3) The core mental model: duplicate inputs, discard outputs, compare behavior
The real value of shadowing is input realism, not output delivery.
A good shadow setup lets you answer questions like:
- Does the new system stay within latency budget under real request mix?
- Does it produce the same status-code pattern as the primary?
- Does it call the same downstreams, or accidentally call more?
- Does it blow up cache miss rate, connection count, or quota usage?
- Does it behave differently on rare, ugly, high-cardinality requests that staging never had?
The key architectural fact from service-mesh / gateway implementations is simple:
- mirrored requests are usually out of band,
- shadow responses are ignored,
- some implementations describe the mirror as fire-and-forget.
That means shadowing is great for observing internal behavior, but not for validating end-user experience directly.
If your candidate service depends on client-observed side effects from its response body, response headers, streaming cadence, or websocket/session semantics, shadowing only covers part of the truth.
4) Best-fit use cases
Shadow traffic is strongest when all of these are mostly true:
- request semantics are reproducible from the live inbound request,
- shadow execution can be isolated from harmful side effects,
- you can correlate primary and shadow results,
- latency/cost/behavior differences are measurable out of band.
Excellent fits
- stateless read APIs
- new search / ranking / recommendation logic
- authz or policy evaluation engines in report-only mode
- serializer / parser rewrites
- service-mesh or gateway routing policy validation
- new cache strategy or dependency client
- storage-read path migrations
Good but tricky fits
- write paths with safe no-op fences
- dual-write migrations with explicit source-of-truth rules
- ML shadow mode where predictions are compared offline
- fraud / abuse / risk engines in “observe-only” mode
Poor fits
- endpoints whose correctness depends on the client consuming the new response
- strongly stateful flows with hidden session coupling
- websocket / bidirectional streaming features where replayed timing matters
- workflows that trigger external side effects you cannot safely suppress
5) The first operator rule: mutating traffic is the real trap
Read-only shadowing is comparatively easy. Write-path shadowing is where teams get hurt.
If mirrored traffic can:
- charge a card,
- send an email,
- enqueue a job,
- update inventory,
- emit analytics counted as real,
- invalidate caches,
- write to a third-party SaaS,
- trigger notifications,
- burn rate-limited quota,
then your “safe dark launch” is not actually dark.
Safe patterns for mutating endpoints
Pattern A — prepare-but-don’t-commit
- validate input,
- run business logic,
- maybe build the outbound mutation,
- stop before the real write,
- return a dummy or internal-only shadow result.
Best when you want logic validation without storage or downstream side effects.
Tradeoff: You do not fully test the write boundary.
Pattern B — shadow-specific sink / duplicate datastore
- mirror writes into isolated shadow storage,
- keep it impossible for user-visible reads to source from that storage,
- compare intended state transitions later.
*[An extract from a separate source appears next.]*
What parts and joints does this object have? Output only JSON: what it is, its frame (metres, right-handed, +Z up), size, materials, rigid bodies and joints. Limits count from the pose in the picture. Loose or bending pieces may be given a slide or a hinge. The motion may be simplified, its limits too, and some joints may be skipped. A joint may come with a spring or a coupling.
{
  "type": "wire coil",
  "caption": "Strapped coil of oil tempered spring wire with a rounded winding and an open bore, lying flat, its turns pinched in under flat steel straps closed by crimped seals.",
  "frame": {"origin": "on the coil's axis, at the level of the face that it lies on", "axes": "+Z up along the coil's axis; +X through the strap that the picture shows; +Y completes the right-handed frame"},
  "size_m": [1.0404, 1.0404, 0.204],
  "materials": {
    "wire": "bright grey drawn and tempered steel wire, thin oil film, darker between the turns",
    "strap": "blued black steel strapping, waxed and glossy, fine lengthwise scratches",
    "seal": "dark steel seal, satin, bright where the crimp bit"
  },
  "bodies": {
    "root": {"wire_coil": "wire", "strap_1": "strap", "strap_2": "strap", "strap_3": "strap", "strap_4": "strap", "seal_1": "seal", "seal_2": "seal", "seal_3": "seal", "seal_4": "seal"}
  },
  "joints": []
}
Best when you need high-fidelity write-path validation.
Tradeoff: Requires discipline so the dark store never becomes accidentally authoritative.
Pattern C — report-only policy mode
Very useful for authz / fraud / abuse / routing engines.
- compute decision,
- log decision,
- do not enforce it yet.
This is often the cleanest form of shadowing because the side effect is observational by design.
Bad pattern
“Just mirror everything and trust the app not to do anything weird.”
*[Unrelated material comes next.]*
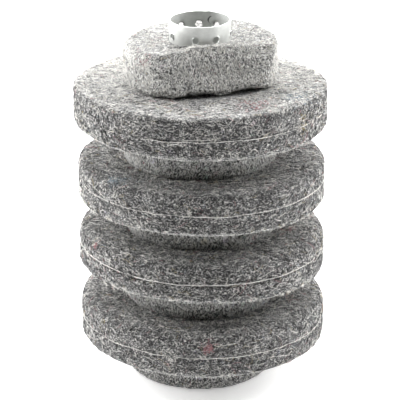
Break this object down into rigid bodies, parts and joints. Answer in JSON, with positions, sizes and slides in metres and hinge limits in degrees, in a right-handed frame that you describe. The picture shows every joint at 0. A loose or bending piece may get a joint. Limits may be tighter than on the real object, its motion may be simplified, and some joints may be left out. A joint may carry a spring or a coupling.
{
  "type": "felt polishing wheel",
  "caption": "Grooved felt polishing wheel: large and small felt discs stacked by turns on a thin, burred, perforated metal sleeve.",
  "frame": {"origin": "centre of the wheel's lower end, where the sleeve's axis meets the underside of the lowest felt disc", "axes": "+Z along the sleeve's axis, towards the end where the sleeve stands out of the felt; +X to the right and +Y to the back as first looked at"},
  "size_m": [0.15, 0.15, 0.22],
  "materials": {
    "felt_large": "mottled grey wool felt, fuzzy",
    "felt_small": "mottled light grey wool felt, fuzzy",
    "scrim": "open woven cloth, frayed edge",
    "sleeve": "plain tinned sheet, satin"
  },
  "bodies": {
    "root": {"core_sleeve": "sleeve", "small_disc_1_lower_ply": "felt_small", "small_disc_1_upper_ply": "felt_small", "large_disc_1_base_scrim": "scrim", "large_disc_1_lower_ply": "felt_large", "large_disc_1_mid_scrim": "scrim", "large_disc_1_upper_ply": "felt_large", "small_disc_2_lower_ply": "felt_small", "small_disc_2_upper_ply": "felt_small", "large_disc_2_base_scrim": "scrim", "large_disc_2_lower_ply": "felt_large", "large_disc_2_mid_scrim": "scrim", "large_disc_2_upper_ply": "felt_large", "small_disc_3_lower_ply": "felt_small", "small_disc_3_upper_ply": "felt_small", "large_disc_3_base_scrim": "scrim", "large_disc_3_lower_ply": "felt_large", "large_disc_3_mid_scrim": "scrim", "large_disc_3_upper_ply": "felt_large", "small_disc_4_lower_ply": "felt_small", "small_disc_4_upper_ply": "felt_small", "large_disc_4_base_scrim": "scrim", "large_disc_4_lower_ply": "felt_large", "large_disc_4_mid_scrim": "scrim", "large_disc_4_upper_ply": "felt_large", "small_disc_5_lower_ply": "felt_small", "small_disc_5_upper_ply": "felt_small"}
  },
  "joints": []
}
That is how duplicated charges and poison writes happen.
6) Shadow traffic doubles load in all the places people forget
The obvious cost is compute. The non-obvious costs are usually worse:
- downstream API quotas,
- DB connections,
- cache churn,
- message-broker throughput,
- TLS handshakes,
- file descriptors,
- thread / worker saturation,
- logging volume,
- tracing / metrics cardinality,
- egress bills.
Google’s CRE guidance is the right operator instinct here:
- assume duplicate traffic can approach 2x work,
- provision or rate-limit accordingly,
- mark shadow traffic as sheddable first,
- and be ready to drop shadow percentage to 0% immediately if latency or resource pressure rises.
Practical capacity checklist
Before mirroring any meaningful percentage, answer all of these:
- Can the primary gateway/frontend tolerate the extra fan-out work?
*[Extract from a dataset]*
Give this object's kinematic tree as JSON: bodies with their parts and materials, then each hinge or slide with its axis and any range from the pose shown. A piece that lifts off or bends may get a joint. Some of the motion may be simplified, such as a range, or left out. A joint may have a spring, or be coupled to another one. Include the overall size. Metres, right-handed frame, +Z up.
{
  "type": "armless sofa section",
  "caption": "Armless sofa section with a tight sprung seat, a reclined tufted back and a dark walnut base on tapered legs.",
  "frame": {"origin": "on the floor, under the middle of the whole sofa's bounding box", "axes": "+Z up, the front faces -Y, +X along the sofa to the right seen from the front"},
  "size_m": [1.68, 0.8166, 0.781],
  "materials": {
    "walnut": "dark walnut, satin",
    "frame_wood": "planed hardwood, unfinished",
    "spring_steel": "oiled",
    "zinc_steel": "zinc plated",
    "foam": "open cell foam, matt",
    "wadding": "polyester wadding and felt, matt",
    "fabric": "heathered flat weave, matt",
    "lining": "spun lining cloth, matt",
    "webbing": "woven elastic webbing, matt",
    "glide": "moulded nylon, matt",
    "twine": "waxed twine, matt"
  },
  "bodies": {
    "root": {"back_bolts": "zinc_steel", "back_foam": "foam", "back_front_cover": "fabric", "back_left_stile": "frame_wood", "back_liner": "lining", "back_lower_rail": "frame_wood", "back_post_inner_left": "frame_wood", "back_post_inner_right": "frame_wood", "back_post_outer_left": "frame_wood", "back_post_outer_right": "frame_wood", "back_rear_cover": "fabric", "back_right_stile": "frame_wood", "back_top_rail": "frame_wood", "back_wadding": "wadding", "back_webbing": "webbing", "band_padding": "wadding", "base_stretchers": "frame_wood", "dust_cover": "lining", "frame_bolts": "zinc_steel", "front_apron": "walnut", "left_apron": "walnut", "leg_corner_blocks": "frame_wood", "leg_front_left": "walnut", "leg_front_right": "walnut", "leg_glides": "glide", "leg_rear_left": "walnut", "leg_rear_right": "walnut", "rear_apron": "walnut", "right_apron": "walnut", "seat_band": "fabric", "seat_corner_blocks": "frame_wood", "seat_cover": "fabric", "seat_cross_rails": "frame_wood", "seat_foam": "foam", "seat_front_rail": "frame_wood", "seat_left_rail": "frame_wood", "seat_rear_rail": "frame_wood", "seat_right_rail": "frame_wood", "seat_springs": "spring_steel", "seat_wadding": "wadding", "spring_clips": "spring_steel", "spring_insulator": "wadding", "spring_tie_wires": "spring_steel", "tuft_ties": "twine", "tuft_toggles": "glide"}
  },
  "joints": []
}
- Can the candidate service tolerate the mirrored QPS burst pattern?
- Do downstreams have enough quota and connection headroom?
- Will traces/logs/metrics volume explode?
- Is shadow traffic lower priority in admission control and load shedding?
- Do on-call dashboards separate primary vs shadow resource burn?
If not, the experiment is not ready.
7) Caches make low-percentage shadow tests lie
This is one of the most useful practical warnings.
A small shadow percentage often overstates eventual production cost because caches do not warm the same way.
Example:
- real production sees 100% of traffic and benefits from hot caches,
- the shadow service only sees 5%,
- many keys never warm,
- miss rate stays artificially high,
- DB load and latency look worse than they would at full rollout.
But the opposite lie can also happen:
- if you mirror more than 100% or duplicate hot traffic disproportionately,
- you may make cache hit rate look better than reality.
Operator takeaway
Do not read shadow latency or backend load without also tracking:
- cache hit ratio,
- key reuse distribution,
- miss penalty,
- shadow request percentage,
- warmup time.
Shadow traffic validates production-shaped inputs, but not automatically production-shaped cache thermodynamics.
8) Request mirroring is only as good as your correlation story
If you cannot compare primary and shadow behavior per request, you are mostly doing expensive theater.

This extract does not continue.